» Stated goal: Reproduce all of the listing below without alteration.

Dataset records
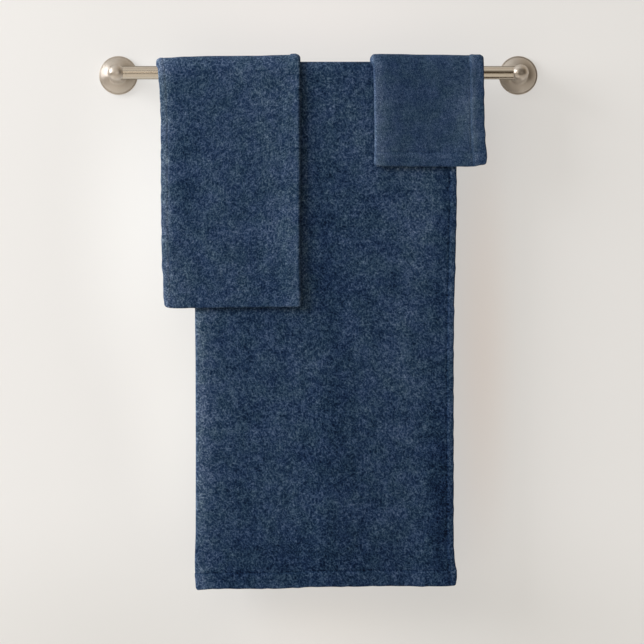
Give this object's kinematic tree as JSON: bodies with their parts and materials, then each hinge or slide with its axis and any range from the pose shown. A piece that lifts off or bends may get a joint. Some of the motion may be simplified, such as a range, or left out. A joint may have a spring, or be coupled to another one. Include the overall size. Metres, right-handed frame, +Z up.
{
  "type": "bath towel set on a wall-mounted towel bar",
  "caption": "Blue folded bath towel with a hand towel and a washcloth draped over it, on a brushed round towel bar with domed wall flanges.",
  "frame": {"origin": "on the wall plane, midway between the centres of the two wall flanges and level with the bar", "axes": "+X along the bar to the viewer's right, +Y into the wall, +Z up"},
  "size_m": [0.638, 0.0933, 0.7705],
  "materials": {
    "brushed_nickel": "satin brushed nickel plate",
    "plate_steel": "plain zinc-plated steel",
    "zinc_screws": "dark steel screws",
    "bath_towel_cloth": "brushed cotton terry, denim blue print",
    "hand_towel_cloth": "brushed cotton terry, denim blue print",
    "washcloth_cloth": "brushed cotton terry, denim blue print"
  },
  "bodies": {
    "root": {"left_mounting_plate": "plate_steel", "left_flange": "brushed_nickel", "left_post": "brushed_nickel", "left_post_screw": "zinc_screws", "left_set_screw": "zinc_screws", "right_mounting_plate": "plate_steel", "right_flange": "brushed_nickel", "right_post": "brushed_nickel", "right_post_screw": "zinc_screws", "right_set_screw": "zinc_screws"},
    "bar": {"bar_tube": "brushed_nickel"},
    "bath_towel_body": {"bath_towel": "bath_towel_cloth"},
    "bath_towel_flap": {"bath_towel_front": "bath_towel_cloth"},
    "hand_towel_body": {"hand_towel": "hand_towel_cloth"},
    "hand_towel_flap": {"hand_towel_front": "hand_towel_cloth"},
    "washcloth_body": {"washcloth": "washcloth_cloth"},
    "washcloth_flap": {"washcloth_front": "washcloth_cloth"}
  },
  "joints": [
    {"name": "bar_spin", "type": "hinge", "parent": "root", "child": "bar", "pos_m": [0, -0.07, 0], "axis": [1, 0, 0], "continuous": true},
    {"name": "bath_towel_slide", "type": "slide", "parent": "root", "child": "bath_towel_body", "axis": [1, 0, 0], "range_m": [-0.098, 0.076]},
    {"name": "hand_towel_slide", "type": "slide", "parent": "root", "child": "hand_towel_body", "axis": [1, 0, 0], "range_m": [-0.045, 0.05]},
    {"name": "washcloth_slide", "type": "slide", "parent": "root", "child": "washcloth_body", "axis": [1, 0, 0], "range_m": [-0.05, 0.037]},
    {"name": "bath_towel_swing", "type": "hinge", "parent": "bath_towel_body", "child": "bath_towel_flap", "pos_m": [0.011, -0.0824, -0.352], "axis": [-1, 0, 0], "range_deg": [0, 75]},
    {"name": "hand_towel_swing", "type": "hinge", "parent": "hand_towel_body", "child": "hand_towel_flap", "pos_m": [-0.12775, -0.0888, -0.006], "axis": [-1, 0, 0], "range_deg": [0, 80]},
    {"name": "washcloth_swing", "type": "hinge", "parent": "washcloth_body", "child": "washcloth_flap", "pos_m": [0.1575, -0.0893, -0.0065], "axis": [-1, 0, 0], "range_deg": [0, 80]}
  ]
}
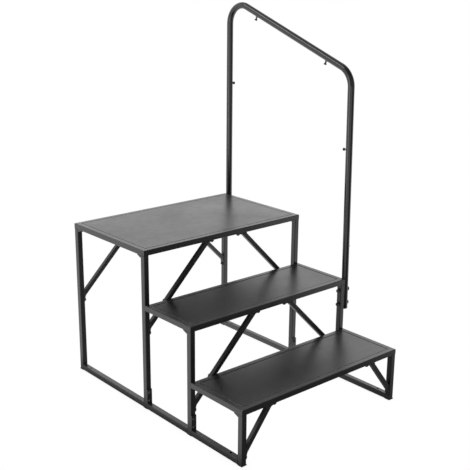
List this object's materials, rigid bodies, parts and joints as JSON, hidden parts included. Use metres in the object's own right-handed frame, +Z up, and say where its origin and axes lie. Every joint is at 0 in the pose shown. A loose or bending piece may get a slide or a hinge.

» The solution:
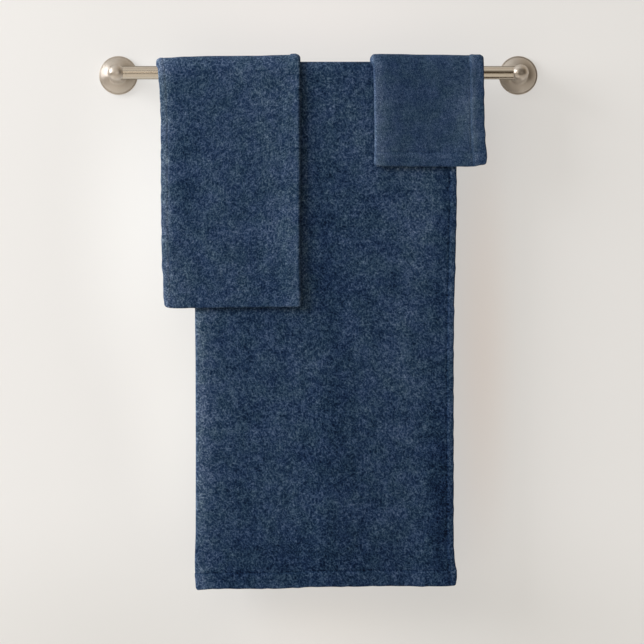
Give this object's kinematic tree as JSON: bodies with their parts and materials, then each hinge or slide with its axis and any range from the pose shown. A piece that lifts off or bends may get a joint. Some of the motion may be simplified, such as a range, or left out. A joint may have a spring, or be coupled to another one. Include the overall size. Metres, right-handed frame, +Z up.
{
  "type": "bath towel set on a wall-mounted towel bar",
  "caption": "Blue folded bath towel with a hand towel and a washcloth draped over it, on a brushed round towel bar with domed wall flanges.",
  "frame": {"origin": "on the wall plane, midway between the centres of the two wall flanges and level with the bar", "axes": "+X along the bar to the viewer's right, +Y into the wall, +Z up"},
  "size_m": [0.638, 0.0933, 0.7705],
  "materials": {
    "brushed_nickel": "satin brushed nickel plate",
    "plate_steel": "plain zinc-plated steel",
    "zinc_screws": "dark steel screws",
    "bath_towel_cloth": "brushed cotton terry, denim blue print",
    "hand_towel_cloth": "brushed cotton terry, denim blue print",
    "washcloth_cloth": "brushed cotton terry, denim blue print"
  },
  "bodies": {
    "root": {"left_mounting_plate": "plate_steel", "left_flange": "brushed_nickel", "left_post": "brushed_nickel", "left_post_screw": "zinc_screws", "left_set_screw": "zinc_screws", "right_mounting_plate": "plate_steel", "right_flange": "brushed_nickel", "right_post": "brushed_nickel", "right_post_screw": "zinc_screws", "right_set_screw": "zinc_screws"},
    "bar": {"bar_tube": "brushed_nickel"},
    "bath_towel_body": {"bath_towel": "bath_towel_cloth"},
    "bath_towel_flap": {"bath_towel_front": "bath_towel_cloth"},
    "hand_towel_body": {"hand_towel": "hand_towel_cloth"},
    "hand_towel_flap": {"hand_towel_front": "hand_towel_cloth"},
    "washcloth_body": {"washcloth": "washcloth_cloth"},
    "washcloth_flap": {"washcloth_front": "washcloth_cloth"}
  },
  "joints": [
    {"name": "bar_spin", "type": "hinge", "parent": "root", "child": "bar", "pos_m": [0, -0.07, 0], "axis": [1, 0, 0], "continuous": true},
    {"name": "bath_towel_slide", "type": "slide", "parent": "root", "child": "bath_towel_body", "axis": [1, 0, 0], "range_m": [-0.098, 0.076]},
    {"name": "hand_towel_slide", "type": "slide", "parent": "root", "child": "hand_towel_body", "axis": [1, 0, 0], "range_m": [-0.045, 0.05]},
    {"name": "washcloth_slide", "type": "slide", "parent": "root", "child": "washcloth_body", "axis": [1, 0, 0], "range_m": [-0.05, 0.037]},
    {"name": "bath_towel_swing", "type": "hinge", "parent": "bath_towel_body", "child": "bath_towel_flap", "pos_m": [0.011, -0.0824, -0.352], "axis": [-1, 0, 0], "range_deg": [0, 75]},
    {"name": "hand_towel_swing", "type": "hinge", "parent": "hand_towel_body", "child": "hand_towel_flap", "pos_m": [-0.12775, -0.0888, -0.006], "axis": [-1, 0, 0], "range_deg": [0, 80]},
    {"name": "washcloth_swing", "type": "hinge", "parent": "washcloth_body", "child": "washcloth_flap", "pos_m": [0.1575, -0.0893, -0.0065], "axis": [-1, 0, 0], "range_deg": [0, 80]}
  ]
}
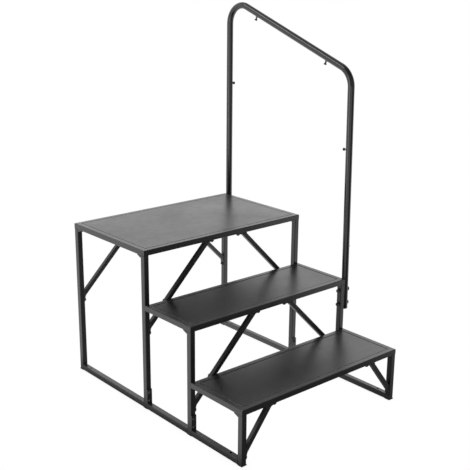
List this object's materials, rigid bodies, parts and joints as JSON, hidden parts included. Use metres in the object's own right-handed frame, +Z up, and say where its origin and axes lie. Every joint is at 0 in the pose shown. A loose or bending piece may get a slide or a hinge.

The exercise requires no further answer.